— Instructions for the task —
Lines holding the string "with" are the ones to copy from this listing.

# START OF Recorded information

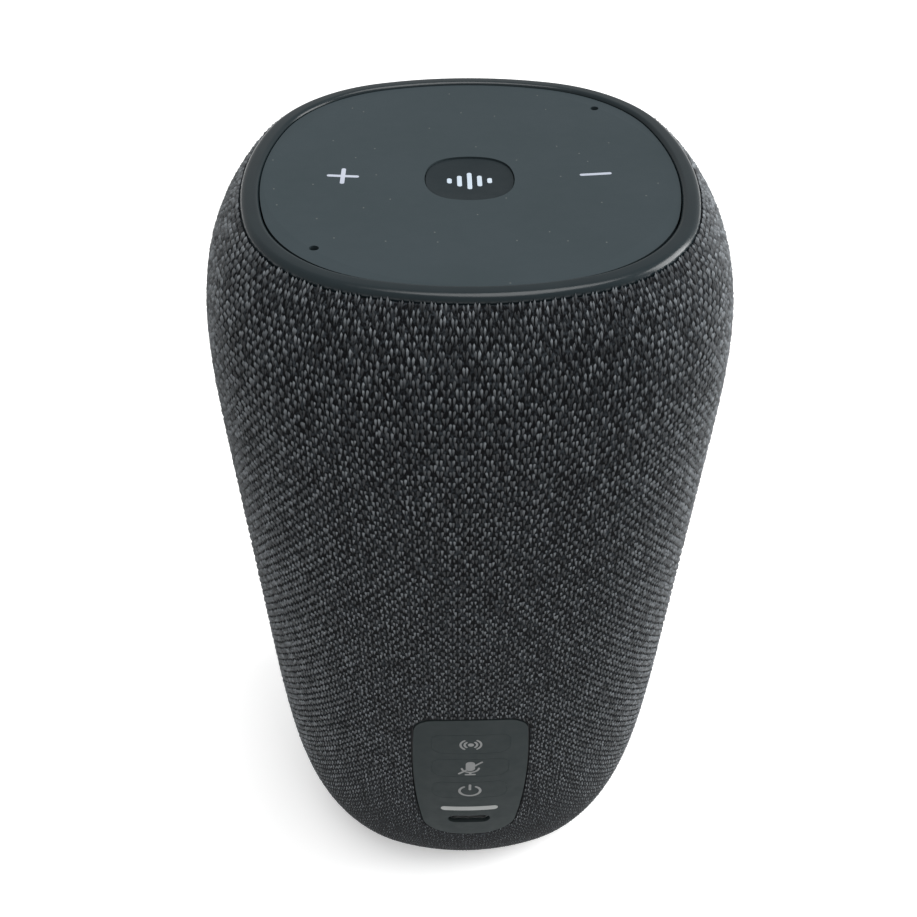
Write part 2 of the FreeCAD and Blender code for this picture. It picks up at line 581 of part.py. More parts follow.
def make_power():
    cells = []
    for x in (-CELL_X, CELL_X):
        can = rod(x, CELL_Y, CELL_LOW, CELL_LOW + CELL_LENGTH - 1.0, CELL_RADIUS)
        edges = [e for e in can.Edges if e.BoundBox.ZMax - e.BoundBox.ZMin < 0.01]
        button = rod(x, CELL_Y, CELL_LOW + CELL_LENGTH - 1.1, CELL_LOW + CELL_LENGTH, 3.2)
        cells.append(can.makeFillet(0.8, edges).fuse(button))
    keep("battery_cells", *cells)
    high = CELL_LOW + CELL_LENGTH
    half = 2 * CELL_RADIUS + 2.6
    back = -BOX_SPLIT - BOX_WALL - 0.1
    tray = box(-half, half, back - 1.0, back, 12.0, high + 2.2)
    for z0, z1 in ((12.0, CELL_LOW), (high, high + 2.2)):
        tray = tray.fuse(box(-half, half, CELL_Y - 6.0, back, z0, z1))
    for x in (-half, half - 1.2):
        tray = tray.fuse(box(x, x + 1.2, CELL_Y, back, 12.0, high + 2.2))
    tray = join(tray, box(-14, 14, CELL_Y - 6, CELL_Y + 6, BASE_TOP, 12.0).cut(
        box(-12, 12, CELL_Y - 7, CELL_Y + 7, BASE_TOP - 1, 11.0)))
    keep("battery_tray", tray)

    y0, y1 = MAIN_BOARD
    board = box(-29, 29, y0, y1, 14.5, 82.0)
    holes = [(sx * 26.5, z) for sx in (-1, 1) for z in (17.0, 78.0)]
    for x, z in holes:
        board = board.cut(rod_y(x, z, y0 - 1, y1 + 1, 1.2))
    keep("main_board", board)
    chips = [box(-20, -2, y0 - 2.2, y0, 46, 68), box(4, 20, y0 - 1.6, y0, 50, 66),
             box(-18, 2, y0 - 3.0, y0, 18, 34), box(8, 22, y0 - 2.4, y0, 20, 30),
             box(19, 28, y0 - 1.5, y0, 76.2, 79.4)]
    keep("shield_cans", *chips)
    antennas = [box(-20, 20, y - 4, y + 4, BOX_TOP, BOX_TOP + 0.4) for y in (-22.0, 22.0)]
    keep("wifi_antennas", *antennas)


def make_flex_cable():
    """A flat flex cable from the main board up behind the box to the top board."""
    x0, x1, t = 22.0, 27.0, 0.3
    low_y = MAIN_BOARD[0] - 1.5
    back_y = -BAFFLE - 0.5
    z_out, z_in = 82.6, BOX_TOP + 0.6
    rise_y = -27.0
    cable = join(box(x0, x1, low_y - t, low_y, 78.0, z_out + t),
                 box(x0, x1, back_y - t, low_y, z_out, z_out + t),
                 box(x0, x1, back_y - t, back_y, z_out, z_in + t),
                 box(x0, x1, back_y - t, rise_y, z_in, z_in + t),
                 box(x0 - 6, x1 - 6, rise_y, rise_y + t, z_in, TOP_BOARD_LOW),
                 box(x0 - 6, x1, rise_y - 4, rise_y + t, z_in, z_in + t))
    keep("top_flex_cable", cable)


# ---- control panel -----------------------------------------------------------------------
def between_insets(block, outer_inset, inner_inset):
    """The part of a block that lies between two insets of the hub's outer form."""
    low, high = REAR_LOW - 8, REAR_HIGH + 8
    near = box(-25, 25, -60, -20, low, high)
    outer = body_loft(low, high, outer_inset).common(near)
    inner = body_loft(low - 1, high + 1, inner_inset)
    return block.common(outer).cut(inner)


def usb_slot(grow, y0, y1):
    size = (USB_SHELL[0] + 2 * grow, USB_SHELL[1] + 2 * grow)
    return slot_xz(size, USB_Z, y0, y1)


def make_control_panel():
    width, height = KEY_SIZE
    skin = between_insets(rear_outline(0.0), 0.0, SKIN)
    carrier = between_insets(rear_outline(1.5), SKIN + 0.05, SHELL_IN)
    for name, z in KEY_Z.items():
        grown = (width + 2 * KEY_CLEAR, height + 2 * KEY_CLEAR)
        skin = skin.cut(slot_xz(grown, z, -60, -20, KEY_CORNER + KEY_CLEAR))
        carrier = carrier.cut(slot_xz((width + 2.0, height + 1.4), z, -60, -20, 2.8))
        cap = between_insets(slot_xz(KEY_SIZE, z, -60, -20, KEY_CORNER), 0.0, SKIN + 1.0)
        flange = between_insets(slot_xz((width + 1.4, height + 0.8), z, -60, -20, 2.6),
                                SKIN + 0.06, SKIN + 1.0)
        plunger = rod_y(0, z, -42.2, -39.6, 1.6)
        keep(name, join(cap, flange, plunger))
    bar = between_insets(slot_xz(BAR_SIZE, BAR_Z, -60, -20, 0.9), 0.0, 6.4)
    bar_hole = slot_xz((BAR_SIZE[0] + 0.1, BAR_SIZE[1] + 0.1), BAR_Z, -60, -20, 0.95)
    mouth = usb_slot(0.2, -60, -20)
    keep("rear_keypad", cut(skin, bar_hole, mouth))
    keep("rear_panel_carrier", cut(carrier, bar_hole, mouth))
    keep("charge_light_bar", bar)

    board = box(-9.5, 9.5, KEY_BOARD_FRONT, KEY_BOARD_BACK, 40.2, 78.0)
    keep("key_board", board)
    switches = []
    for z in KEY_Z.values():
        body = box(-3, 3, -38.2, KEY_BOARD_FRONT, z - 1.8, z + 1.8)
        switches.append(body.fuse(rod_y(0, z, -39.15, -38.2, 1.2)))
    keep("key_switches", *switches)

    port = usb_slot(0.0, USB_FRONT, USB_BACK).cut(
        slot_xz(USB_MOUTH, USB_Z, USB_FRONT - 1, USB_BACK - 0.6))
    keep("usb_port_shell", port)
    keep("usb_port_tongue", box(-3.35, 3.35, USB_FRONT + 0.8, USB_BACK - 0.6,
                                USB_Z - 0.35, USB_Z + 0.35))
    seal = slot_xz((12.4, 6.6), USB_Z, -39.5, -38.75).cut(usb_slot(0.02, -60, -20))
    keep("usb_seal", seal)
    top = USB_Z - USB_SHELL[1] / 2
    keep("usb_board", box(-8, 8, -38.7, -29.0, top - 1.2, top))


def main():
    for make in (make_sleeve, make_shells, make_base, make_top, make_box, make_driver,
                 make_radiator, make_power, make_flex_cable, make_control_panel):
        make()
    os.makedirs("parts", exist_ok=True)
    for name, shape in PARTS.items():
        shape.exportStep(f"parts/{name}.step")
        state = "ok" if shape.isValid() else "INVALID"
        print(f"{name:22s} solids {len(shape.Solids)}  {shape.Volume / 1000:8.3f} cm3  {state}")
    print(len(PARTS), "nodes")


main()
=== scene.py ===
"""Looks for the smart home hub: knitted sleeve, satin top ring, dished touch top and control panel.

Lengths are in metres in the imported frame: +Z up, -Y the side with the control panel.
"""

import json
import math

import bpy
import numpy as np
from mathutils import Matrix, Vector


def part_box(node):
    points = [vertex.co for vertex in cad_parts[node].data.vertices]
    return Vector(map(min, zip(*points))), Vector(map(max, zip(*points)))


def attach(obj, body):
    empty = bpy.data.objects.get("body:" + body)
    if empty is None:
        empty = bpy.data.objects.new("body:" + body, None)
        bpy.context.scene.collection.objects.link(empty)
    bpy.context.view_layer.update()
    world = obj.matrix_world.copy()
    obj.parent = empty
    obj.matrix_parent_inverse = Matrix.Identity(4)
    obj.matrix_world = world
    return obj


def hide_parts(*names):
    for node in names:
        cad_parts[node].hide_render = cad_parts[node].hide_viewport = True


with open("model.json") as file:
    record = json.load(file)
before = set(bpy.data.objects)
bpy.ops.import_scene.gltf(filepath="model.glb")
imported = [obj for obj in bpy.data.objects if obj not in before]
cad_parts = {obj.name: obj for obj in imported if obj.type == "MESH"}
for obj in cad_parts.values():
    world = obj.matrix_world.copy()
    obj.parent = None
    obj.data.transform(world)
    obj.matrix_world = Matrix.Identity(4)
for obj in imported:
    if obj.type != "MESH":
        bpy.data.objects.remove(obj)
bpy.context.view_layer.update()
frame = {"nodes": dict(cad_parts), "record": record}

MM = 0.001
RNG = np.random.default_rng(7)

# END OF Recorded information

— Answer to this task —
Lengths are in metres in the imported frame: +Z up, -Y the side with the control panel.
with open("model.json") as file:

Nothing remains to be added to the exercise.